The recently launched Besom Presse imprint (out of Los Angeles) gifts us with a vinyl album by bagpipe master David Watson and celebrated percussionist Tony Buck, of The Necks renown. Two long-ish tracks, not totally improvised and definitely multi-tracked in certain sections, at once slightly dissimilar and absolutely cohesive.
“Beating” starts with Watson laying out extended tones all alone, progressively stockpiling a considerable amount of quavering striations directly pointing at the nape of the neck in a classic case of “therapeutic droning” setting. Later on Buck enters the scene, softly at first then providing irregularly cyclical/mildly obsessive poly-patterns, ultimately superimposing his own brand of shamanism to push the temperature towards the scale’s highest. In “Exhale”, Buck’s rolling nimbleness informs the music from the early stages as Watson produces a veritable spate of pitches. Some of the latter depart from the buzzing organism to hover over the brain in the shape of harsh – but still hypnotic – melodic cells. Around the 12th minute, Buck remains solitary for a while with natural-sounding, bicycle wheel-like figurations soon rejoined by his comrade’s blazing spurts.

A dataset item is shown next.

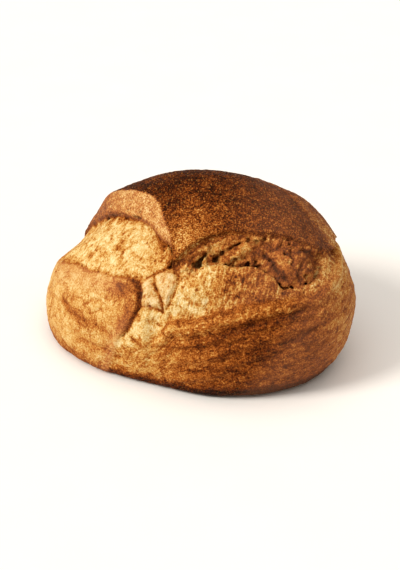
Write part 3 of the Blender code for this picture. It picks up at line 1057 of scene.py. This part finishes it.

The interlacing of reiterative pulse, edgy lines and scathing partials glues the ears to the headphones; however, should you elect to play the material loud in an apartment, a good chance exists that the neighbours won’t be happy.
A reminder for the forgetful: the basis of subconscious knowledge is frequently born from the ripples of an apparent stasis. And when that stasis is eventually broken, the process of apprehension becomes even more interesting.